The Turkey Creek Nature Preserve

The Turkey Creek Nature Preserve is located just off Highway 70 past Pinson's Main Street.  This 466 acre Preserve offers free admission, hiking, fishing, swimming, an annual fishing tournament, marathon, boating event, it hosts the State's butterbean festival among many other great events and recreational activities.  They also offer hands-on educational events for local schools, boy scouts or anyone else wanting to know more about nature and/or history.
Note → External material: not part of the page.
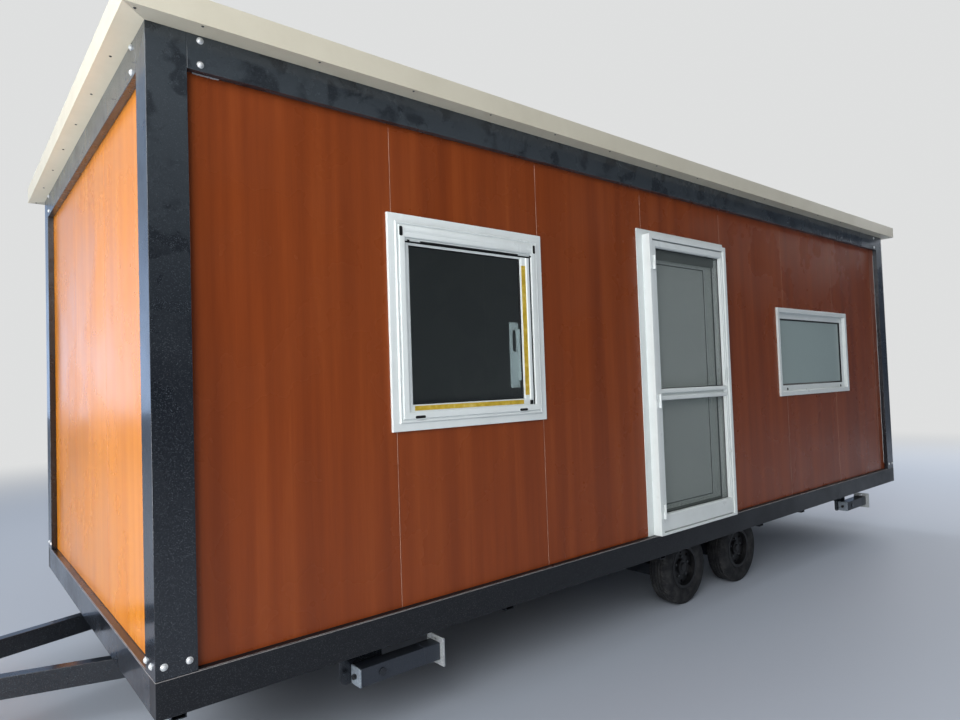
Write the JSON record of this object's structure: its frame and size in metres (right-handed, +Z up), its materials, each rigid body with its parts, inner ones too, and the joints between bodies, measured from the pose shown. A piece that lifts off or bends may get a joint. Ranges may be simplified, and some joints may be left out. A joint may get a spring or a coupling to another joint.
{
  "type": "portable site cabin",
  "caption": "Portable site cabin of sandwich panels in a steel frame, with screened door, windows, tandem axles, steady legs and a towing frame.",
  "frame": {"origin": "on the ground under the middle of the whole object", "axes": "+X along the cabin away from the towing eye, +Y away from the side with the door, +Z up"},
  "size_m": [8.7634, 3.124, 3.183],
  "materials": {
    "anthracite_steel": "semi-gloss anthracite paint",
    "wood_grain_laminate": "satin reddish-brown wood-grain laminate, vertical grain",
    "cream_sheet": "satin cream coating",
    "white_profile": "satin white coating",
    "zinc_plated_steel": "zinc plated",
    "tyre_rubber": "matte black rubber",
    "floor_board": "plain sealed floor board",
    "window_pane": "clear float glass",
    "fly_screen": "grey fly screen",
    "door_panel": "satin light grey coating"
  },
  "bodies": {
    "cabin": {"chassis_rails": "anthracite_steel", "cross_beams": "anthracite_steel", "drawbar_arm_near": "anthracite_steel", "drawbar_arm_far": "anthracite_steel", "towing_eye": "zinc_plated_steel", "nose_support": "zinc_plated_steel", "axle_beams": "anthracite_steel", "leg_brackets": "anthracite_steel", "side_sills": "anthracite_steel", "end_sills": "anthracite_steel", "floor_joists": "anthracite_steel", "floor_deck": "floor_board", "corner_posts": "anthracite_steel", "side_top_beams": "anthracite_steel", "end_top_beams": "anthracite_steel", "roof_panels": "cream_sheet", "roof_fascia_sides": "cream_sheet", "roof_fascia_ends": "cream_sheet", "front_wall_left": "wood_grain_laminate", "front_wall_over_door": "wood_grain_laminate", "front_wall_right": "wood_grain_laminate", "back_wall": "wood_grain_laminate", "drawbar_end_wall": "wood_grain_laminate", "rear_end_wall": "wood_grain_laminate", "large_window_frame": "white_profile", "large_window_sash": "white_profile", "small_window_frame": "white_profile", "small_window_sash": "white_profile", "window_glass": "window_pane", "door_surround": "white_profile", "door_lining": "white_profile", "screen_hinge_pins": "white_profile", "lining_hinge_pins": "zinc_plated_steel"},
    "screen_door": {"screen_door_frame": "white_profile", "screen_door_mesh": "fly_screen", "screen_hinge_leaves": "white_profile"},
    "inner_door": {"inner_door_leaf": "door_panel", "inner_hinge_leaves": "zinc_plated_steel"},
    "wheel_front_near": {"tyre_front_near": "tyre_rubber", "rim_front_near": "anthracite_steel"},
    "wheel_front_far": {"tyre_front_far": "tyre_rubber", "rim_front_far": "anthracite_steel"},
    "wheel_rear_near": {"tyre_rear_near": "tyre_rubber", "rim_rear_near": "anthracite_steel"},
    "wheel_rear_far": {"tyre_rear_far": "tyre_rubber", "rim_rear_far": "anthracite_steel"},
    "steady_front_near": {"leg_front_near": "anthracite_steel"},
    "steady_front_far": {"leg_front_far": "anthracite_steel"},
    "steady_rear_near": {"leg_rear_near": "anthracite_steel"},
    "steady_rear_far": {"leg_rear_far": "anthracite_steel"},
    "steady_foot_front_near": {"foot_front_near": "zinc_plated_steel"},
    "steady_foot_front_far": {"foot_front_far": "zinc_plated_steel"},
    "steady_foot_rear_near": {"foot_rear_near": "zinc_plated_steel"},
    "steady_foot_rear_far": {"foot_rear_far": "zinc_plated_steel"}
  },
  "joints": [
    {"name": "screen_door_hinge", "type": "hinge", "parent": "cabin", "child": "screen_door", "pos_m": [0.1322, -1.509, 1.48], "axis": [0, 0, -1], "range_deg": [0, 110]},
    {"name": "inner_door_hinge", "type": "hinge", "parent": "cabin", "child": "inner_door", "pos_m": [0.14419, -1.351, 1.48], "axis": [0, 0, 1], "range_deg": [0, 95]},
    {"name": "spin_front_near", "type": "hinge", "parent": "cabin", "child": "wheel_front_near", "pos_m": [0.6697, -1.2125, 0.265], "axis": [0, 1, 0], "continuous": true},
    {"name": "spin_front_far", "type": "hinge", "parent": "cabin", "child": "wheel_front_far", "pos_m": [0.6697, 1.2125, 0.265], "axis": [0, 1, 0], "continuous": true},
    {"name": "spin_rear_near", "type": "hinge", "parent": "cabin", "child": "wheel_rear_near", "pos_m": [1.42769, -1.2125, 0.265], "axis": [0, 1, 0], "continuous": true},
    {"name": "spin_rear_far", "type": "hinge", "parent": "cabin", "child": "wheel_rear_far", "pos_m": [1.42769, 1.2125, 0.265], "axis": [0, 1, 0], "continuous": true},
    {"name": "swing_front_near", "type": "hinge", "parent": "cabin", "child": "steady_front_near", "pos_m": [-1.9803, -1.37, 0.35], "axis": [0, 1, 0], "range_deg": [0, 90]},
    {"name": "swing_front_far", "type": "hinge", "parent": "cabin", "child": "steady_front_far", "pos_m": [-1.9803, 1.37, 0.35], "axis": [0, 1, 0], "range_deg": [0, 90]},
    {"name": "swing_rear_near", "type": "hinge", "parent": "cabin", "child": "steady_rear_near", "pos_m": [3.33969, -1.37, 0.35], "axis": [0, 1, 0], "range_deg": [0, 90]},
    {"name": "swing_rear_far", "type": "hinge", "parent": "cabin", "child": "steady_rear_far", "pos_m": [3.33969, 1.37, 0.35], "axis": [0, 1, 0], "range_deg": [0, 90]},
    {"name": "extend_front_near", "type": "slide", "parent": "steady_front_near", "child": "steady_foot_front_near", "axis": [1, 0, 0], "range_m": [0, 0.13]},
    {"name": "extend_front_far", "type": "slide", "parent": "steady_front_far", "child": "steady_foot_front_far", "axis": [1, 0, 0], "range_m": [0, 0.13]},
    {"name": "extend_rear_near", "type": "slide", "parent": "steady_rear_near", "child": "steady_foot_rear_near", "axis": [1, 0, 0], "range_m": [0, 0.13]},
    {"name": "extend_rear_far", "type": "slide", "parent": "steady_rear_far", "child": "steady_foot_rear_far", "axis": [1, 0, 0], "range_m": [0, 0.13]}
  ]
}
The rich history of Turkey Creek dates back to documented prehistoric Native American inhabitants.  During the early days of the Alabama statehood, the preserve played a key role in the birth of industry in this area by the works of early entrepreneur and industrialist, David Hamby.  The Hamby family ran a grist mill and a small iron forge on the banks of the Turkey Creek.  David Hamby's forge made horseshoes for the Confederacy until he was killed by a Union Soldier on April 19, 1865. 
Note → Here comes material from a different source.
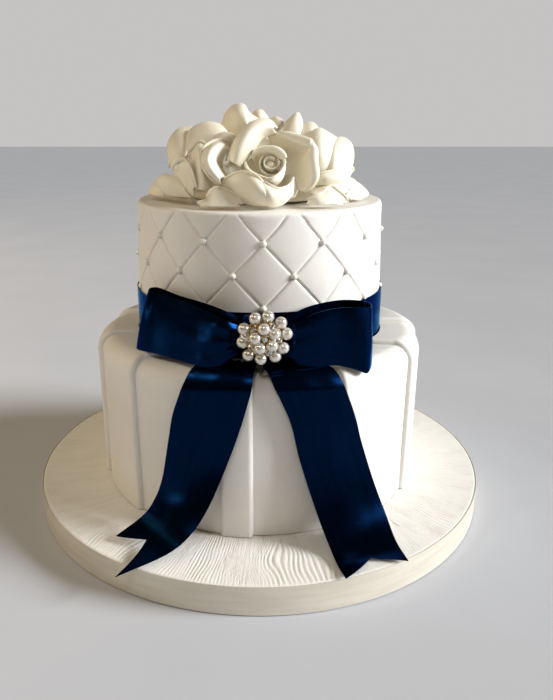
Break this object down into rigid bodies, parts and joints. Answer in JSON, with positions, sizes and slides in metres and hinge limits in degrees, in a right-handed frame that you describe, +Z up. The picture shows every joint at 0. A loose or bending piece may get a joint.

Turkey Creek is home to 3 endangered species of fish.  

The Vermilion Darter  (occurs only in Turkey Creek and nowhere else in the world.)

the Watercress Darter

 and the Rush Darter.

Turkey Creek is also home to a threatened bat species (long eared bat), 

an endangered bat species (Grey Bat), 

an endangered turtle (Flattened Musk Turtle) 
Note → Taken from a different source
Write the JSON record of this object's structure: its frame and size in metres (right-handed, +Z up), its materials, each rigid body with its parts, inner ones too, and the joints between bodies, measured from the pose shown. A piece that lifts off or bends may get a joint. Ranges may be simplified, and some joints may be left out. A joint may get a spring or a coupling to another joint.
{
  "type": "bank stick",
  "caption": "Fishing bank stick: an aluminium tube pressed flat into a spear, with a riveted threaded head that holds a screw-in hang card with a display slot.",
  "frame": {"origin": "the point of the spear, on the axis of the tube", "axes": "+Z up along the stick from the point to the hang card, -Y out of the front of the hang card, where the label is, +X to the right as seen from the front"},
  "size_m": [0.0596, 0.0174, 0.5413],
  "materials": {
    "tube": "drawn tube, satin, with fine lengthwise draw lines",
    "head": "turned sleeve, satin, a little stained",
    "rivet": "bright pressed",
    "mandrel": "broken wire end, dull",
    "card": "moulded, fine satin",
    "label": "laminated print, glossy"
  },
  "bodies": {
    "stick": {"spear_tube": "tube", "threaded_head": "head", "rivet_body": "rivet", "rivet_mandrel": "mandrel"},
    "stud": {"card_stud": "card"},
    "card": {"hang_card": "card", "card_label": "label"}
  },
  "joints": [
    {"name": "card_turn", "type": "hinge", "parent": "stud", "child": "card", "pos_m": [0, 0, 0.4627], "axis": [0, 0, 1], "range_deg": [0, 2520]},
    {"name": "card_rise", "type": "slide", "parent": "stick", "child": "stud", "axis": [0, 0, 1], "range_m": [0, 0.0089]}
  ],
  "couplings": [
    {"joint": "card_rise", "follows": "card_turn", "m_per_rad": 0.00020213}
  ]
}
and an endangered flower (Eared Coneflower).  

This makes  a total of 7 protected species that can be found at Turkey Creek Nature Preserve, making it one of the most critical habitats for rare species in the entire country.

Woodland Period Cave

Turkey Creek Falls Swimming hole is one of the most popular swimming holes in the state.

Greene Cemetery 
(aka Greene's Station Cemetery, Greene Family Cemetery, Greene-Massey Cemetery or Smith's Chapel Cemetery)

Greene Cemetery reads like a Who's Who of the early pioneers of Jefferson County Alabama.  It's located on Kent road next to Kent Corporation near the main campus of Jefferson State Community College on Highway 79.  It's adjacent to, but not affiliated with, the Smith's Chapel Methodist Church on the Old Huntsville Rd.  This area began to be settled in 1817 and many of the early pioneers and slaves are buried in this cemetery.

The cemetery began as a family cemetery for the Greene family who owned a considerable amount of land holdings in the area.  The oldest known burial is 1829.  However, 2 of the oldest residents are that of Goldsmith Whitehouse Hewitt (a veteran of the American Revolutionary War) who died in 1846 and George Nash who died in 1852.  George Nash was the father of Zachariah Hagood's first wife, Nancy Nash.

Goldsmith Whitehouse Hewitt's son (Goldsmith Whitehouse Hewitt, Jr.) was a Captain in the Confederacy, graduated from Cumberland School of Law (when it was in Lebanon, TN), served in the State House of Representatives, The State Senate and as a Congressman from 1875-1895).  He died on May 27, 1895.
Photo of Goldsmith Whitehouse Hewitt, Jr.

Originally the land between Tarrant and Pinson was known as Greene's Station.  Brothers George Livingston Green and Robert Hardy Green both built large plantations in the area.

Headstone of George Livingston Greene (died 6-22-1875)

The cemetery is the final resting place of Zachariah Hagood who was one of the earliest physicians in Jefferson County.  He practiced from 1840 to 1856.  Zachariah had 21 children from 3 wives.  His son Robert built a store at the crossroads next to Huntsville road in 1836 which also functioned as the first post office for that area.  Soon that area was known as Hagood's Crossroads.
Headstone of Zachariah Hagood (11-21-1792 to 2-21-1875)

However, horse traders settling there from Pinson, Tennessee soon outvoted the Hagood's and it became known as Mount Pinson which was later shortened to Pinson in 1895.

Another permanent resident of the Greene Cemetery is Thomas Haughey.  He was a physician who owned land in Pinson.  He served as a Republican Congressman in the years following the civil war.  He was assassinated in Courtland, Alabama while making a speech in 1869.

Pinson, Alabama is a scenic area with rolling hills, deeply wooded plots that go on for miles and historical treasures tucked in along the way.